BY P. W. SEARCH, CITY SUPERINTENDENT OF SCHOOLS, LOS ANGELES, CAL.

THE GRADED SCHOOL SYSTEM-ITS DEFECTS.

The so-called graded school system originated as a wise movement for the improvement of educational opportunity. Doubtless there is an advantage in grouping into certain rooms pupils of fairly equal working ability. There has also been a value in the definite course of study, because of need of continuity in plan, the correlation of elements, economy of time, and utilization of experience and superior mind in enrichment of opportunity. So far the graded school had its perfect justification; but when it proceeded, as is the case in general, through evolution, to become a thing of mechanical excellence, it brought upon itself the merited criticism that should lead to a reform in the interests of every principle of economy.

What are the weaknesses of the graded school system?

1. It brings to the door of every child, irrespective of all individuality, that curse of all endeavor-uniformity. The fact that minds of children differ more than do the leaves of the forest; that in working ability one possesses strength two or three times that of others; that, in the nature of circumstances, time possesses a different value to different children-these and other incontrovertible factors count but little in the making up of school plans. The bright boy, full of ambition and progressive zeal, must be held back because of mass or relative demands. No difference how faithfully he has worked, he must go from his recitation to his seat discouraged and ardorless because the lesson must be repeated from fault not his own; or, he must pass weeks in lifeless reviews in order that somebody else may be benefited. Some one has said, "The public schools are places where pebbles are polished but diamonds are dimmed." The latter part of this criticism is true. No man has a right to demand of a bright pupil twelve years of an ambitious life in order to cover the ordinary course of study. On the other hand, what shall be said of the boy at the lower end of the class? Because the assignment of lessons and rate of progress must be regulated by the average ability of the class, he is plunged prematurely into difficulties he does not understand, to drag helpless, indifferent-a so-called dullard and dunce-at the foot of his class, buried beneath a mountain of difficulties that consign him eternally and irrevocably to an educational grave. This is monstrously unjust; but it is not all.

These same pupils, promoted perchance at the end of the year because of the average of results, carry with them a rotten substructure upon which nothing substantial can be built. A few days. at the beginning of the year suffice to cause them to lose confidence in themselves. Discouraged and misunderstood, they rapidly develop into ambitionless, bad boys, and soon drop by the wayside and disappear from school life; and the name of this boy is Legion. Ordinarily we count the success of the school by the achievements of those who remain to do work; but, in the name of all justice and economy, I ask, What of the lost boys? What of the lost girls? And these are lost when they are crowded from educational life by the relentless press of a mechanical gradation. The illustration cited concerning the polishing of pebbles is defective in this, that it loses sight of the many who are buried beneath the mud and mirk of the process and never come in contact with the polish that touches the average of the class.
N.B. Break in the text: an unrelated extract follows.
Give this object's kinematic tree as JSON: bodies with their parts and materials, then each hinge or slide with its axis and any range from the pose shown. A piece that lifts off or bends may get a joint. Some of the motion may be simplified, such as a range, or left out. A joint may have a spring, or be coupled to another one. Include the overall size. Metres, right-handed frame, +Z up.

These rough, unpolished breccia are never counted as the product of the school; but, nevertheless, they belong to its losses.

But suppose a graded scheme can be prepared that will adequately provide for the bright pupil by promotion at the end of the year, and that will just as adequately hang a millstone of discour agement around the neck of the other pupil, by consigning him to identical repetition of grades; what shall be said of the treatment of the pupil who is just upon the line of a grade requirement? Suppose the usual per cent plan of marking values is in use (and there must be some mechanical standard in mind in determining a mechanical gradation). Now, I can see how it is that a pupil bearing sixtysix and two-thirds per cent and over should go on to higher grade, and how a pupil under thirty-three and one-third per cent should repeat the grade; that is, I say I do for the sake of argument. But how about those of the middle third? Or, suppose the passing grade is sixty. The pupil barely attaining sixty goes forward, while the one who has only fifty-nine and nine-tenths takes an extra year. Now, what principle of equity will justify the magnifying of a line without breadth into so great an expansion that it constitutes a year, or, at least, a semester, of difference between these two pupils? The per cent may not be used, but the principle is the same for the basis of a gradation. There is some dividing line, flexible or arbitrary, between these two pupils.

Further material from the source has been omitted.